8. Love and Unity. This is what early Brethren are known for. Many churches are known for this, some are less. But Brethren made this their lifestyle. Even in the church discipline, it was motivated by love. Alexander Mack, as stated by Durnbaugh,

"They rejected the soft and permissive "false love" practiced among some Pietists who shrank from honest confrontation. Nevertheless, the warmth and sincerity of their concern for fellow members were widely recognized and proved to be attractive to new converts." (Durnbaugh, Fruit of the Vine, page 50)

Love is not just being nice and pleasant. Love also calls for hard confrontation, as long as it is done with the purpose of bringing back the unity. The Brethren were not interested in unity, simply on a creedal system where everything else does not matter. The Brethren believed that unity was to be found in all parts of life, both public and private. The shared faith in Jesus Christ. The unity built upon that faith. The demands and expectations that it held. That was the basis of unity and love.

Sadly, as time has progressed, even many Brethren do not always practice this or have completely walked away from being Brethren. But some Brethren still hold fast to the truth and the standards set forth by our forefathers from as early as 1708. It is in these segments of Brethren we find these teachings practiced and life lived.

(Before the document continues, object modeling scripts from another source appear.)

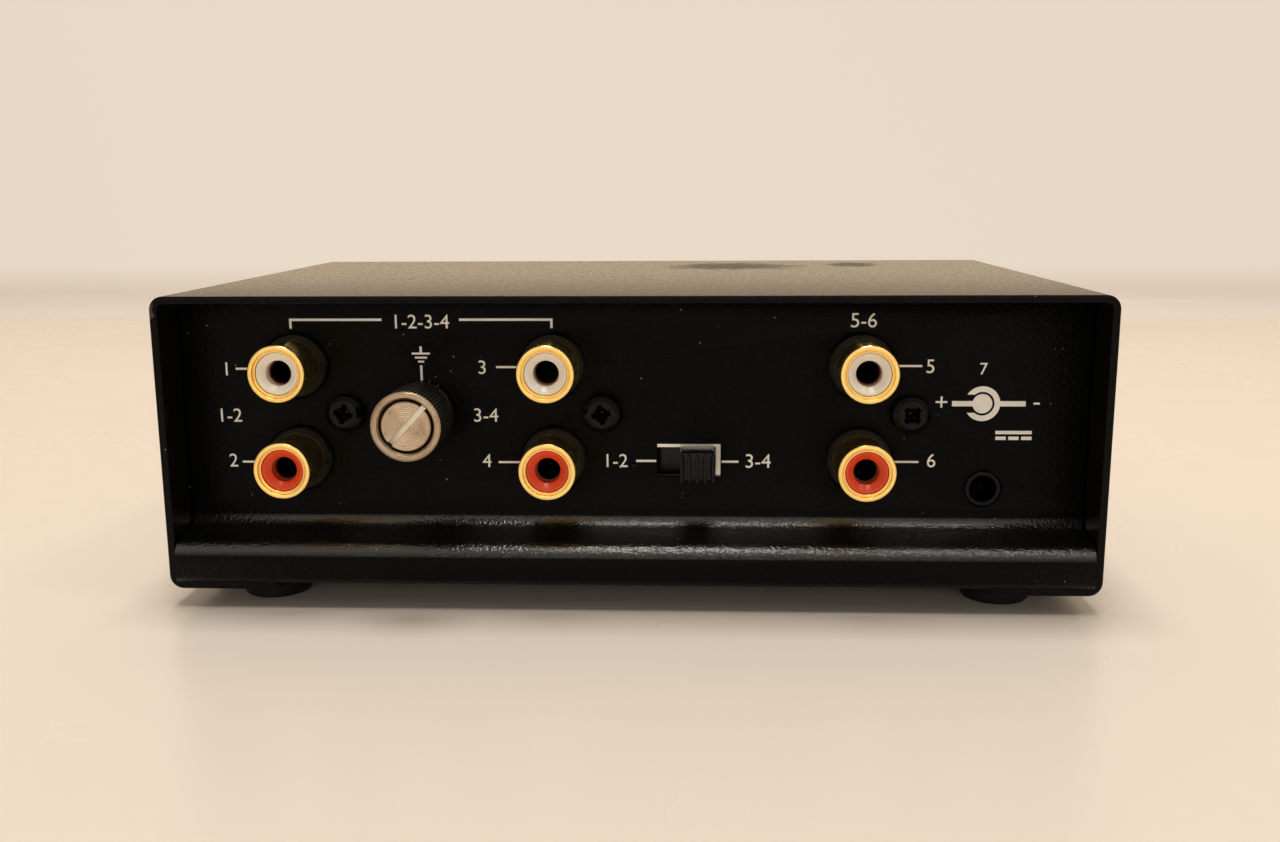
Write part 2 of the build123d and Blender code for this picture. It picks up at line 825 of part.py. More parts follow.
with BuildPart() as pin:
    pin_front = power_front + power_pin_set_back
    with BuildSketch(facing(power_body_back)):
        with Locations((power_x, power_z)):
            Circle(power_pin_radius)
    extrude(amount=power_body_back - pin_front)
    tip = pin.edges().filter_by(GeomType.CIRCLE).group_by(Axis.Y)[0]
    fillet(tip, power_pin_tip)
save("power_pin", pin.part)

contact_top = power_z + power_contact_over
with BuildPart() as power_contacts:
    tail_places.append((power_x, power_body_back + terminal_sheet / 2))
    with BuildSketch(facing(power_body_back + terminal_sheet)):
        with Locations((power_x, (contact_top + pin_end) / 2)):
            Rectangle(tail_width, contact_top - pin_end)
    extrude(amount=terminal_sheet)
    side_x = power_x - power_body_width / 2 - terminal_sheet / 2
    side_y = (panel_back + power_body_back) / 2
    tail_places.append((side_x, side_y))
    with BuildSketch(Plane.XY.offset(pin_end)):
        with Locations((side_x, side_y)):
            Rectangle(terminal_sheet, tail_width)
    extrude(amount=power_z - pin_end)
save("power_contacts", power_contacts.part)

# ---------------------------------------------------------------- ground terminal
ground_z = jack_middle
shoulder_front = panel_face - post_shoulder
washer_front = shoulder_front - washer_sheet
nut_back = washer_front - nut_seat_gap
nut_front = nut_back - nut_length
nut_travel = thread_pitch * nut_turns
head_front = nut_front + retainer_set_back
head_back = head_front + retainer_head_height
counterbore_floor = head_back + nut_travel + nut_stop_gap

with BuildPart() as post:
    plane, axis = along_y(ground_x, ground_z)
    with BuildSketch(plane):
        with BuildLine():
            Polyline(
                (retainer_shank_radius + thread_gap, head_back),
                (post_radius, head_back),
                (post_radius, shoulder_front),
                (post_shoulder_radius, shoulder_front),
                (post_shoulder_radius, panel_face),
                (post_shank_radius, panel_face),
                (post_shank_radius, panel_back + post_shank_length),
                (0, panel_back + post_shank_length),
                (0, head_back + retainer_shank_length + retainer_end_gap),
                (retainer_shank_radius + thread_gap, head_back + retainer_shank_length + retainer_end_gap),
                close=True,
            )
        make_face()
    revolve(axis=axis)
save("ground_post", post.part)

with BuildPart() as retainer:
    with BuildSketch(facing(head_back)):
        with Locations((ground_x, ground_z)):
            Circle(retainer_head_radius)
    extrude(amount=retainer_head_height)
    head_rim = retainer.edges().filter_by(GeomType.CIRCLE).group_by(Axis.Y)[0]
    chamfer(head_rim, retainer_edge)
    with BuildSketch(facing(head_back)):
        with Locations((ground_x, ground_z)):
            Circle(retainer_shank_radius)
    extrude(amount=-retainer_shank_length)
    with BuildSketch(facing(head_front)):
        with Locations((ground_x, ground_z)):
            Rectangle(2 * retainer_head_radius + 1, retainer_slot, rotation=retainer_slot_angle)
    extrude(amount=-retainer_slot_depth, mode=Mode.SUBTRACT)
save("ground_retainer", retainer.part)

with BuildPart() as clamp_washer:
    with BuildSketch(facing(shoulder_front)):
        with Locations((ground_x, ground_z)):
            Circle(washer_radius)
            Circle(post_radius + nut_fit, mode=Mode.SUBTRACT)
    extrude(amount=washer_sheet)
save("ground_washer", clamp_washer.part)

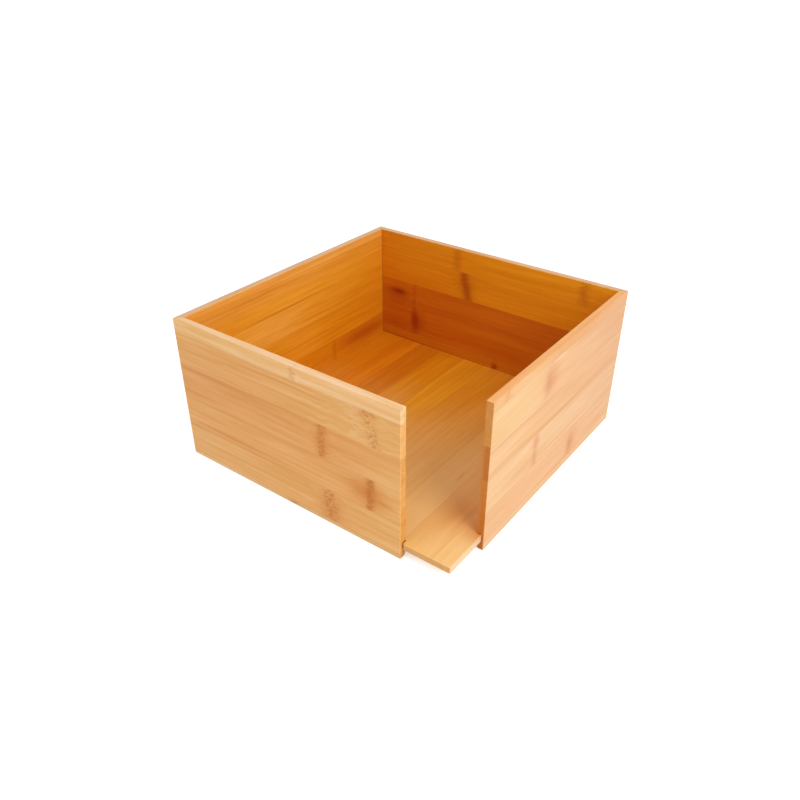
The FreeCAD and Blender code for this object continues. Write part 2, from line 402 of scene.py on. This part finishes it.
def bamboo(node, run, width, outer, inner, seed, marks=(), seams=(0.12, 0.12), ends=TAN, rim=None,
           grain=1.0, end_edge_highlight=None, marked="outer"):
    """Give a strip its own finish: solid bamboo with its fibres along run, glued across width.

    outer and inner are its tones towards the outside and the inside of the box, the deeper inner
    tones partly painted bounce light and shade. ends is that of its sawn ends, the tone for their
    inner third a painted highlight along their eased inner edge, and rim that of its upper edge. seams
    is how dark the glue is at its lower and its upper edge, grain how strongly its fibres show outside,
    and marked the face of a wall on which its marks are strongest. Lengths are in mm.
    """
    finish, start = new_finish(node + "_bamboo")
    strip = Strip(node, start, run, width, seed)
    inside = strip.inside()
    marked_side = 1.0
    if strip.in_wall:
        marked_side = inside if marked == "inner" else 1.0 - inside
    waver = strip.pattern(strip.place, shift=13.0, length=70.0, thickness=20.0, detail=1.0).swing(3.0)
    strengths, bend, rough = mark_strengths(strip, marks, marked_side, waver)
    bent = bent_place(strip, bend, waver)
    streaks, fibres, pores, depth = grain_of(strip, bent, inside, grain)
    seam = glue_lines(strip, seams, streaks)
    shade = wood_shade(depth, inside, outer, inner, marks, strengths)
    shade = seam.tint(shade, colour(GLUE))
    shade, sawn = cut_faces(strip, shade, depth, ends, end_edge_highlight, rim)

    # Satin lacquer, which the fibres just show through and which sinks into the pores and the glue
    height = fibres * 0.5 - pores * 0.6 + rough * 0.8 - seam * 0.6
    relief = {"Strength": 0.35, "Distance": 0.00006, "Height": height}
    lacquer = {
        "Base Color": shade,
        "Roughness": 0.40 + (1.0 - fibres) * 0.10 + sawn * 0.15,
        "Specular IOR Level": 0.22,
        "Coat Weight": 0.10,
        "Coat Roughness": 0.30,
        "Normal": start.node("ShaderNodeBump", sockets=relief),
    }
    surface = start.node("ShaderNodeBsdfPrincipled", sockets=lacquer)
    start.node("ShaderNodeOutputMaterial", sockets={"Surface": surface})
    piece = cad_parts[node]
    piece.data.materials.clear()
    piece.data.materials.append(finish)


STRAW = "e2b374"
BISCUIT = "e8ad64"
PALER = "ecb36b"
FRONT_END = "e9a754"
APRICOT = "f6bb76"
RIM_FACE = "f4c183"
RIM_END = "f4cf97"
RIM_TOP = "f8ca98"
front = {"run": "X", "width": "Z", "inner": HONEY}
bamboo("front_wall_foot_strip", outer=STRAW, seed=1.0, ends=FRONT_END, marks=[
    knuckle(at=82, reach=3.4, depth=0.5),
], **front)
bamboo("front_wall_second_strip", outer=BISCUIT, seed=2.0, ends=FRONT_END, marks=[
    stretch(at=156, reach=16, depth=0.9, tone=PALER),
    stain(at=110, reach=9, level=10, rise=9, depth=0.45),
    knuckle(at=109.5, reach=5.0, depth=0.6, flecks=0.85),
    streak(level=12, start=5, end=90, depth=0.3),
    streak(level=22, start=0, end=90, depth=0.5, rise=1.0),
], **front)
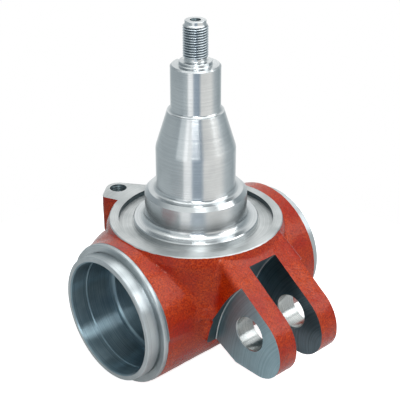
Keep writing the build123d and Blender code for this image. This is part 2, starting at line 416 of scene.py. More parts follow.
def spun(
    r: Array | float,
    height: Array | float,
    angles: Array,
    about: Axis = Axis.SPINDLE,
    centre: Point3 = (0, 0, 0),
) -> Array:
    """Points round an axis: x = r cos t, y = r sin t, z = height.

    Round the king pin's axis the points are turned so that (x, y, z) becomes (z, x, y).

    Args:
        r: Radii, which broadcast against the angles.
        height: Heights, which broadcast against the angles.
        angles: Angles t in radians.
        about: Axis of the points.
        centre: Point that the axis passes through.

    Returns:
        Points in an array of rings by points by 3.
    """
    points = np.stack(np.broadcast_arrays(r * np.cos(angles), r * np.sin(angles), height), axis=-1)
    return (points if about is Axis.SPINDLE else np.roll(points, 1, axis=-1)) + np.asarray(centre)


def lathe(
    name: str,
    rows: Sequence[Point],
    surface: Surface,
    about: Axis = Axis.SPINDLE,
    segments: int = 160,
    centre: Point3 = (0, 0, 0),
    bands: dict[int, Surface] | None = None,
) -> Object:
    """Closed turned body, with one ring of points for each row (radius, height).

    Args:
        name: Name of the object.
        rows: Profile from the bottom to the top of a solid body; it is closed by flat ends.
        surface: Finish of the faces.
        about: Axis of the body.
        segments: Number of facets round the axis.
        centre: Point that the axis passes through.
        bands: Finish of single bands, by the number of the row that they start at.

    Returns:
        The object.
    """
    profile = np.asarray(rows, dtype=float)
    rings = spun(profile[:, :1], profile[:, 1:], circle(segments), about, centre)
    body = ring_body(name, rings, surface)
    slots = np.full(len(body.data.polygons), surface.value)
    for row, other in (bands or {}).items():
        slots[row * segments:(row + 1) * segments] = other.value
    paint_faces(body.data, slots)
    return body


def ring_body(name: str, rings: Array, surface: Surface) -> Object:
    """Closed body through a stack of rings of points.

    Args:
        name: Name of the object.
        rings: Points in an array of rings by points by 3.
        surface: Finish of the faces.

    Returns:
        The object, with a flat face across each end.
    """
    count, around = rings.shape[:2]
    number = np.arange(count * around).reshape(count, around)
    after = np.roll(number, -1, axis=1)
    walls = np.stack([number[:-1], after[:-1], after[1:], number[1:]], axis=-1).reshape(-1, 4)
    faces: list[Sequence[int]] = walls.tolist()
    faces.append(number[0][::-1].tolist())
    faces.append(number[-1].tolist())
    return write_mesh(name, rings.reshape(-1, 3), faces, surface)


def combine(base: Object, tool: Object, how: Operation = Operation.CUT) -> None:
    """Cuts a tool body out of a base body, or joins it on, and removes the tool.

    Args:
        base: The body that is kept.
        tool: The body that is taken away or added.
        how: Whether the tool is taken away or added.
    """
    cut = base.modifiers.new(tool.name, "BOOLEAN")
    cut.operation = how.value
    cut.solver = "MANIFOLD"
    cut.object = tool
    graph = bpy.context.evaluated_depsgraph_get()
    result = bpy.data.meshes.new_from_object(base.evaluated_get(graph))
    base.modifiers.clear()
    old = base.data
    base.data = result
    bpy.data.meshes.remove(old)
    bpy.data.objects.remove(tool, do_unlink=True)


def mount(name: str) -> dict[str, Any]:
    """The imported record's mount of that name."""
    return next(m for m in frame["record"]["mounts"] if m["name"] == name)


def mount_radius(name: str) -> float:
    """Radius of a round mount in millimetres."""
    return float(mount(name)["dims"]["r_mm"])


# The forging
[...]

So, what is Brethren? It is more than just a denomination. Brethren themselves come from two threads called Pietism and Anabaptist which guides and shapes us. This also separates us from the reformers of times past and were therefore persecuted, not only by governments and states, but also by those who were part of the sanctioned churches and faith (Lutherans, Calvinists, and Catholics). But it was our core beliefs and faith that we held and still hold to. They free us, and strengthen us. They move us and mold us. They make us who we are because we find them in the pages of the eternal Word of God.

Who are Brethren? Yes, it is a denomination, but it is not just a denomination. It is deeper than that. Brethren is a practice of faith but Brethren is a way of life.